The TeaM (Therapeutic Mammaplasty) study: Protocol for a prospective multi-centre cohort study to evaluate the practice and outcomes of therapeutic mammaplasty
Baker E., Kim B., Rattay T., Williams K., Ives C., Remoundos D., Holcombe C., Gardiner MD., Jain A., Sutton R., Achuthan R., Turton P., Fairbrother P., Brock L., Aggarwal S., Basu N., Murphy J., Trickey A., Macmillan RD., Potter S.

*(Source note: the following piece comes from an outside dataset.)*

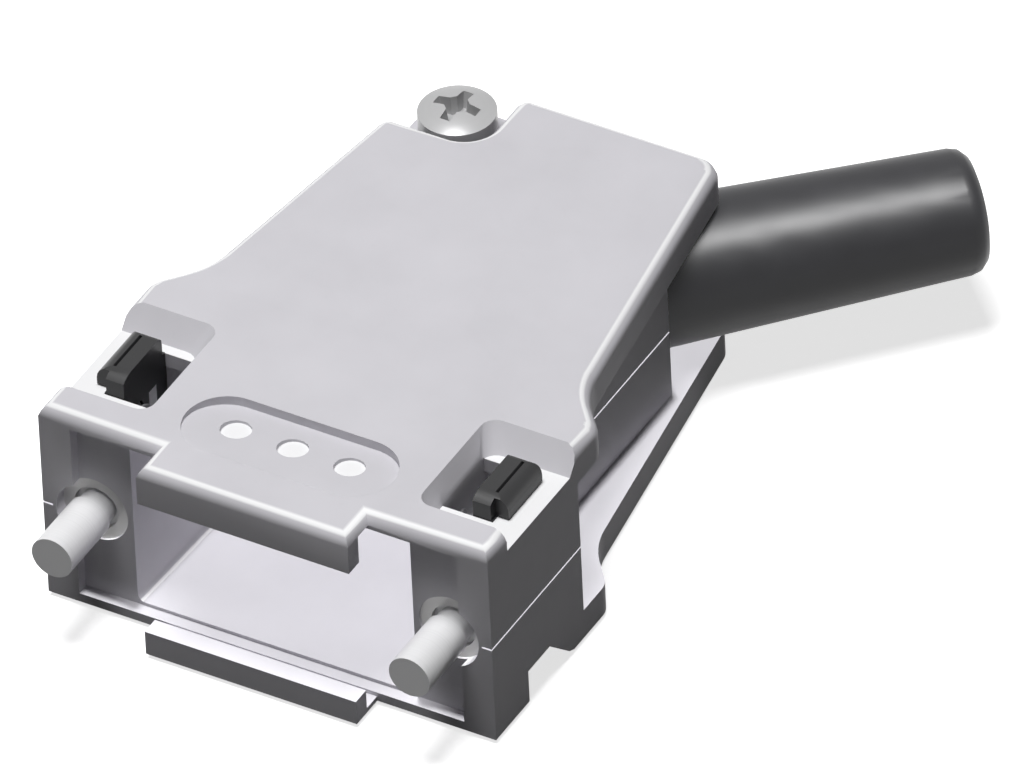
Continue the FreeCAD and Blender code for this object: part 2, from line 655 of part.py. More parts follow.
def saddle(low, high, hole_r):
    """A clamp half, grooved for the sleeve and bored for the two screws."""
    body = box(-CLAMP_HALF, CLAMP_HALF, CLAMP_FROM, CLAMP_TO, low, high)
    body = body.cut(rod(SLEEVE_R, CLAMP_FROM - 1.0, CLAMP_TO + 1.0, 0.0, 0.0))
    middle = (CLAMP_FROM + CLAMP_TO) / 2.0
    for offset in (-CLAMP_SCREW_OFFSET, CLAMP_SCREW_OFFSET):
        body = body.cut(Part.makeCylinder(hole_r, high - low + 2.0, V(offset, middle, low - 1.0)))
    return exit_frame(body.removeSplitter())


def make_clamp_screw(offset):
    middle = (CLAMP_FROM + CLAMP_TO) / 2.0
    seat = CLAMP_UP_H
    shank = Part.makeCylinder(CLAMP_SCREW_R, seat - CLAMP_TIP_Z, V(offset, middle, CLAMP_TIP_Z))
    head = Part.makeCylinder(CLAMP_HEAD_R, CLAMP_HEAD_H, V(offset, middle, seat))
    return exit_frame(shank.fuse(head).removeSplitter())


def build():
    shapes = {
        "top_shell": make_top(),
        "bottom_shell": make_bottom(),
        "cover_screw": make_cover_screw(),
        "bend_relief_boot": make_boot(),
        "cable_ferrule": make_ferrule(),
        "crimp_sleeve": make_sleeve(),
        "clamp_saddle_lower": saddle(-CLAMP_LOW_H, -CLAMP_GAP / 2.0, CLAMP_SCREW_R + CLAMP_CLEAR),
        "clamp_saddle_upper": saddle(CLAMP_GAP / 2.0, CLAMP_UP_H, CLAMP_SCREW_R + CLAMP_CLEAR),
        "clamp_screw_front": make_clamp_screw(-CLAMP_SCREW_OFFSET),
        "clamp_screw_back": make_clamp_screw(CLAMP_SCREW_OFFSET),
    }
    for name, side in SIDES:
        shapes["lock_pin_" + name] = make_pin(side)
        shapes["pin_bush_" + name] = make_bush(side)
        shapes["release_button_" + name] = make_button(side)
        shapes["latch_plate_" + name] = make_plate(side)
        shapes["button_spring_" + name] = make_spring(side)
    return shapes


def main():
    os.makedirs("parts", exist_ok=True)
    for name, shape in build().items():
        solids = len(shape.Solids)
        print(name, "solids", solids, "valid", shape.isValid(), "volume %.2f" % shape.Volume)
        if solids == 1:
            shape = shape.Solids[0]
        shape.exportStep("parts/" + name + ".step")


main()
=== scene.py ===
import math

import bmesh
import bpy
from bpy.props import FloatProperty, FloatVectorProperty, IntProperty, PointerProperty
from mathutils import Matrix, Vector


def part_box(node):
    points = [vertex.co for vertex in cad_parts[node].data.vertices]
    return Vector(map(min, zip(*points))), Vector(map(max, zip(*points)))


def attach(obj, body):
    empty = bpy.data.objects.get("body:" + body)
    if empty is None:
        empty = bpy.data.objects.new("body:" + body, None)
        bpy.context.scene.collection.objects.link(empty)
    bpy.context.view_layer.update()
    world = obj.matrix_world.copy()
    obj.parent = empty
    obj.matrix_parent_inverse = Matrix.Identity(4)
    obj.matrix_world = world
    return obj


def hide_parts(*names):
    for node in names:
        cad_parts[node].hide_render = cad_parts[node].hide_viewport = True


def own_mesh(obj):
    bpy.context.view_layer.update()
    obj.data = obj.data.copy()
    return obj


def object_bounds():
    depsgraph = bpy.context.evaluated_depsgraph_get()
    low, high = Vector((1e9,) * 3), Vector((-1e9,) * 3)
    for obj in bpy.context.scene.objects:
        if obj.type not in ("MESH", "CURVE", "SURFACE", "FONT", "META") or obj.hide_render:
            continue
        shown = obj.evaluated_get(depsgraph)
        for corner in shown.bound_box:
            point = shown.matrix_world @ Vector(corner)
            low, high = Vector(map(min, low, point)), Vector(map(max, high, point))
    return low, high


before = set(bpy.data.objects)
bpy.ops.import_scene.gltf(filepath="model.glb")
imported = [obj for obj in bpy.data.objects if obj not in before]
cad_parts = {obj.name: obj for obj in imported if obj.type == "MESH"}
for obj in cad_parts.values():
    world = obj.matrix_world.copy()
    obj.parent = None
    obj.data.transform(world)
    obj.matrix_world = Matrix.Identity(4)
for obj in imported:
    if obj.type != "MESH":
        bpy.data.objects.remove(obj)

bl_info = {
    "name": "Angled connector hood",
    "version": (1, 0, 0),
    "blender": (4, 5, 0),
    "location": "View3D > Sidebar > Hood",
    "description": "Dresses the packed hood with finishes, turned details and a studio",
    "category": "Add Mesh",
}

MM = 0.001
CAD_BOX = [list(corner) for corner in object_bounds()]
SIDES = {"left": -1.0, "right": 1.0}

# Shading: patches closer than this are joined, and edges steeper than the angle stay sharp
JOIN_DISTANCE = 0.001 * MM
SMOOTH_ANGLE = math.radians(32.0)
SCREW_SMOOTH_ANGLE = math.radians(28.0)
SPRING_SMOOTH_ANGLE = math.radians(50.0)
FLAT_FACE_WEIGHT = 80

# Cover screw: tip and head chamfers, the bare shank under the head and the crest of a thread turn
TIP_CHAMFER = 0.3 * MM
TIP_SHARE = 0.7
HEAD_CHAMFER = 0.12 * MM
BARE_SHANK = 1.0 * MM
THREAD_CREST = (0.45, 0.55)
DOME_STEPS = 14
RECESS_FOOT = 0.75
RECESS_FOOT_WIDTH = 0.7
RECESS_OVER = 0.2 * MM

# Button springs: facets along a turn and round the wire
SPRING_TURN_STEPS = 28
WIRE_STEPS = 10

# Floor: half its side, how far it lies below the part, and its grey
FLOOR_HALF = 4.0
FLOOR_GAP = 0.02 * MM
FLOOR_SHADE = 0.9

# The lamps look here, each from its place and as wide and deep as its size
STUDIO_MIDDLE = (0.004, 0.02, 0.0)
KEY_PLACE, KEY_SIZE = (-0.02, -0.03, 0.50), (0.22, 0.22)
FILL_PLACE, FILL_SIZE = (-0.35, -0.45, 0.25), (0.35, 0.35)
UNDER_PLACE, UNDER_SIZE = (-0.03, 0.06, 0.50), (0.06, 0.06)
SHEEN_PLACE, SHEEN_SIZE = (0.13, 0.02, 0.50), (0.16, 0.30)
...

© 2016 The Authors Introduction Wide local excision and adjuvant radiotherapy is the standard of care for early breast cancer. For large tumours, however, mastectomy is frequently recommended as conventional breast-conserving techniques often result in poor cosmetic outcomes. Therapeutic mammaplasty (TM) may extend the boundaries of breast-conserving surgery by combining breast reduction and mastopexy techniques with tumour excision, preserving a natural breast shape and avoiding the need for mastectomy. The prevalence of this operative option among surgeons in the UK and its success rate are unknown. The TeaM study is a multicentre prospective study that aims to investigate the practice and outcomes of TM. Methods and analysis Breast centres performing TM will be invited to participate through the research collaborative network and the professional associations. All patients undergoing TM between September 2016 and March 2017 will be included. Demographic, operative, oncological and complication data within 30-days of surgery will be collected. The primary outcome will be unplanned re-operation for complications. Secondary outcomes will include unplanned readmission, re-excision rates and time to adjuvant therapy. Prospective data on 500 patients from 50 centres are anticipated. Exploratory analyses will identify predictors for complications and inform the design of a definitive study. Ethics and dissemination Research ethics approval is not required for this study. This has been confirmed by the on-line Health Research Authority decision tool. This study will provide novel information regarding the practice and outcomes of TM in the UK. This will inform decision-making for patients and surgeons and inform future research. Dissemination of the study protocol will be via the Mammary Fold Academic and Research Collaborative, the Reconstructive Surgery Trials Network and the professional associations, the Association of Breast Surgery and British Association of Plastic, Reconstructive and Aesthetic Surgeons. Results will be presented at relevant surgical conferences and published in peer-reviewed journals.